Against the backdrop of escalating hybrid warfare threats and heightened security concerns across critical urban centres, India’s armed forces and internal security agencies came together for a rare and powerful display of joint preparedness during a high-stakes Inter-Services Security Exercise held in Mumbai on May 30 and 31.
Conceived and led by the Indian Army, the two-day simulation unfolded across key strategic zones — the Army Training Area in Colaba, Force One’s elite training base, and the Bombay Stock Exchange (BSE), one of the most sensitive financial landmarks in the country. The operation was not just a drill; it was a message a demonstration of India’s resolve and readiness in the face of evolving non-conventional threats.
This comprehensive exercise brought under one operational umbrella the Indian Army, Navy, Air Force, Coast Guard, Force One (Maharashtra’s specialised counter-terror unit), and Mumbai Police agencies that would be on the frontline in the event of a major urban terror or asymmetric attack.

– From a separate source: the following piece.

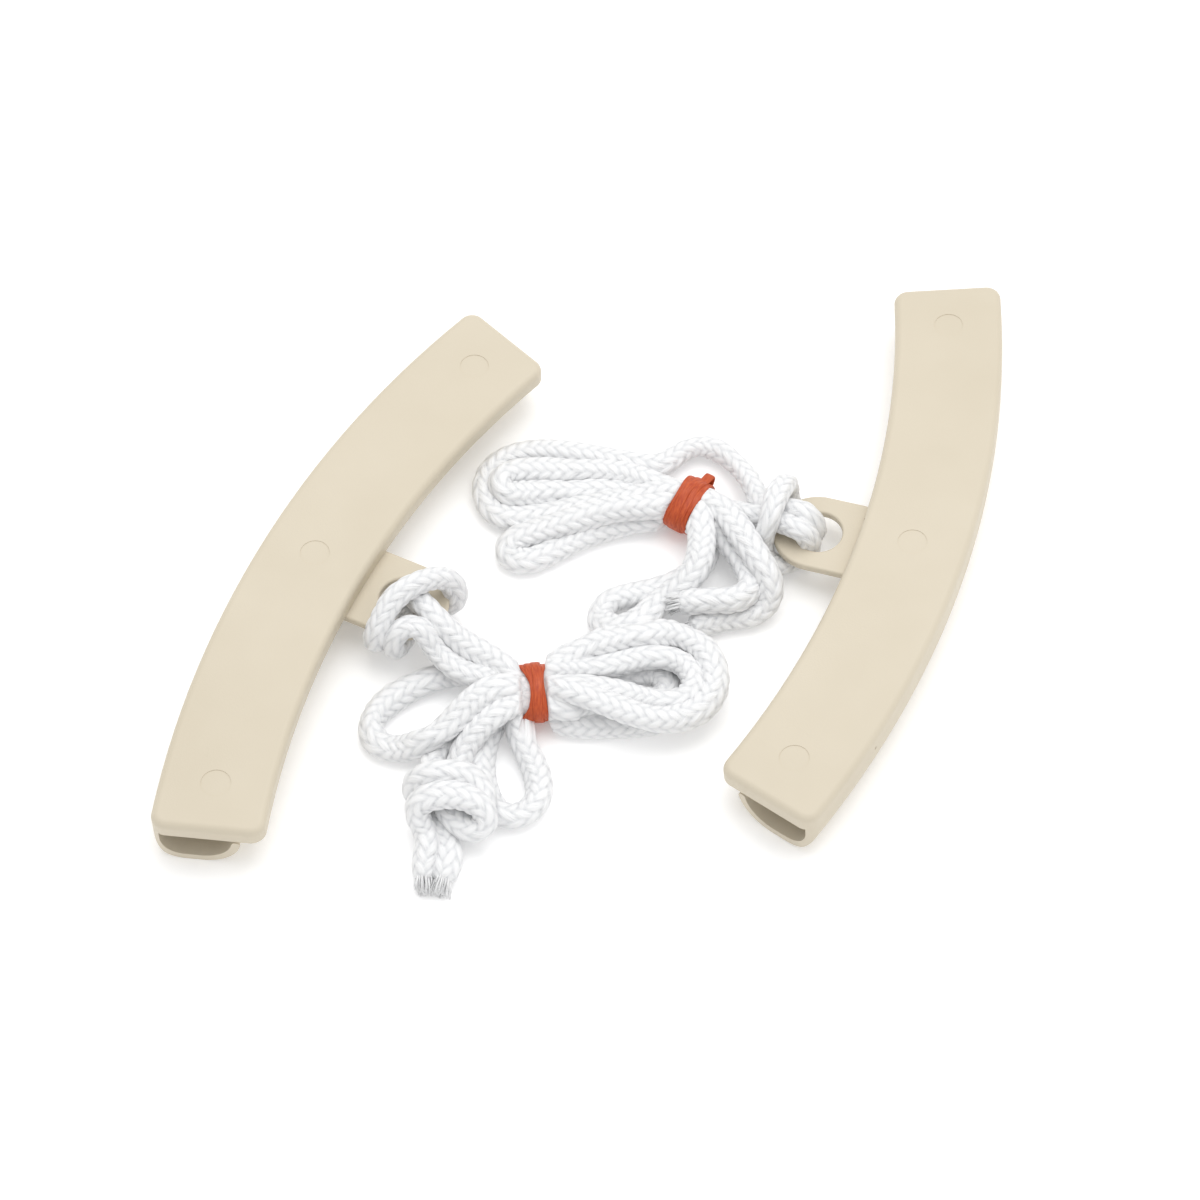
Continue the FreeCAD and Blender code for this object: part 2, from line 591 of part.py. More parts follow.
# ---------------------------------------------------------------- checks and files
for thing in doc.Objects:
    if "Invalid" in thing.State or "Error" in thing.State:
        raise RuntimeError(f"{thing.Label} failed: {thing.State}")

os.makedirs("parts", exist_ok=True)
for piece in protectors + tubes + bundles:
    shape = piece.Shape
    if shape.isNull() or not shape.isValid() or len(shape.Solids) != 1:
        raise RuntimeError(f"{piece.Label} is not one valid solid")
    box = shape.BoundBox
    corners = f"x {box.XMin:.2f}..{box.XMax:.2f} y {box.YMin:.2f}..{box.YMax:.2f} z {box.ZMin:.2f}..{box.ZMax:.2f}"
    print(f"{piece.Label}: {shape.Volume / 1000:.2f} cm3, {corners}")
    shape.exportStep(f"parts/{piece.Label}.step")
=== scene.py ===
import math
import random

import bpy
import numpy as np
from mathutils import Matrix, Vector


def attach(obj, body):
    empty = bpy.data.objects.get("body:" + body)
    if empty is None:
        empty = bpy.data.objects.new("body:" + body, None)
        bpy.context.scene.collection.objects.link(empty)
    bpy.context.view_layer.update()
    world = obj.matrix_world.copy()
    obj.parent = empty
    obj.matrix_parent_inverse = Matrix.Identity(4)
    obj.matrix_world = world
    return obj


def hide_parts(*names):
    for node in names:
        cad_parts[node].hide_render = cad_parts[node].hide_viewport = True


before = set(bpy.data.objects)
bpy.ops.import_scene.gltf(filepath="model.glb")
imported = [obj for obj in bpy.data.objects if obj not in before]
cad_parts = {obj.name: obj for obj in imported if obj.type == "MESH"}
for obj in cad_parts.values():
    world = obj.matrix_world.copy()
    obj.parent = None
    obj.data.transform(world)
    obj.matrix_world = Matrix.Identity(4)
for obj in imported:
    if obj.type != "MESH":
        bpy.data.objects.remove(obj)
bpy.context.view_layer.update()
MM = 0.001

# ------------------------------------------------------------------ camera and light
CAMERA_ELEVATION = math.radians(56.5)
CAMERA_DISTANCE = 1.0085
LOOKED_AT = Vector((0.00106, -0.00677, 0))
LENS = 111
SENSOR = 36

# Square soft lights that face the origin: where each hangs, its side and its power in watts.
LIGHTS = {
    "key_light": ((0.1, 0.45, 1.45), 1.3, 11.0),
    "fill_light": ((0.9, 0.1, 1.2), 1.2, 1.6),
}
WORLD_COLOUR = (1, 1, 1, 1)
WORLD_STRENGTH = 0.78

scene = bpy.context.scene
scene.view_settings.view_transform = "Standard"

camera_data = bpy.data.cameras.new("camera")
camera_data.lens = LENS
camera_data.sensor_width = SENSOR
camera = bpy.data.objects.new("camera", camera_data)
camera.location = LOOKED_AT + CAMERA_DISTANCE * Vector(
    (0, -math.cos(CAMERA_ELEVATION), math.sin(CAMERA_ELEVATION))
)
camera.rotation_euler = (math.pi / 2 - CAMERA_ELEVATION, 0, 0)
scene.collection.objects.link(camera)
scene.camera = camera

for name, (spot, side, power) in LIGHTS.items():
    light = bpy.data.lights.new(name, "AREA")
    light.size = side
    light.energy = power
    lamp = bpy.data.objects.new(name, light)
    lamp.location = spot
    lamp.rotation_euler = (-Vector(spot)).to_track_quat("-Z", "Y").to_euler()
    scene.collection.objects.link(lamp)

world = bpy.data.worlds.new("studio")
world.use_nodes = True
world.node_tree.nodes["Background"].inputs["Color"].default_value = WORLD_COLOUR
world.node_tree.nodes["Background"].inputs["Strength"].default_value = WORLD_STRENGTH
scene.world = world


# ------------------------------------------------------------------ materials
NYLON_DARK = (0.628, 0.560, 0.438)
NYLON_LIGHT = (0.660, 0.592, 0.470)
SPECK_BROWN = (0.33, 0.25, 0.15, 1)
SPECK_CELLS = 55.0  # cells to the metre, each of which may hold one speck
SPECK_CHANCE = 0.035
# Painted shade for the braid's valleys, and the fibres' white with painted highlight for its crests.
FIBRE_PAINTED_SHADE = (0.72, 0.73, 0.746)
FIBRE_WHITE_AND_HIGHLIGHT = (0.93, 0.932, 0.936)
RUBBER_DARK = (0.40, 0.045, 0.012)
RUBBER_LIGHT = (0.60, 0.110, 0.026)
PAPER_GREY = (0.955, 0.955, 0.955)
PAPER_WHITE = (0.965, 0.965, 0.965)
WHITE = (1, 1, 1)
BLACK = (0, 0, 0)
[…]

Over 48 hours, participating forces were tested across complex, high-pressure scenarios. Tactical response teams engaged in coordinated room interventions. Evacuation teams rehearsed swift medical responses under simulated fire. Communication grids were stress-tested through joint command-and-control simulations, while rapid deployment drills were carried out under clock-tight constraints.
These simulations weren’t just theoretical. They echoed the bitter lessons learned from past attacks like 26/11, where delays in coordination cost precious lives and exposed cracks in India’s internal security infrastructure. Since then, years of restructuring, investment, and inter-agency trust-building have transformed the response landscape and this week’s exercise was a vivid embodiment of that progress.
Senior commanders and top police officials monitored every move, ensuring that standard operating procedures (SOPs) weren’t just followed but pushed to their limits. The synergy on display across uniforms, jurisdictions, and command structures reflected a new era of cooperation in India’s national defence matrix.
“The threats we face today aren’t limited to borders,” one senior officer noted on the sidelines. “They seep into our cities, our data networks, our institutions. Exercises like this one ensure we’re not reacting, we're anticipating.”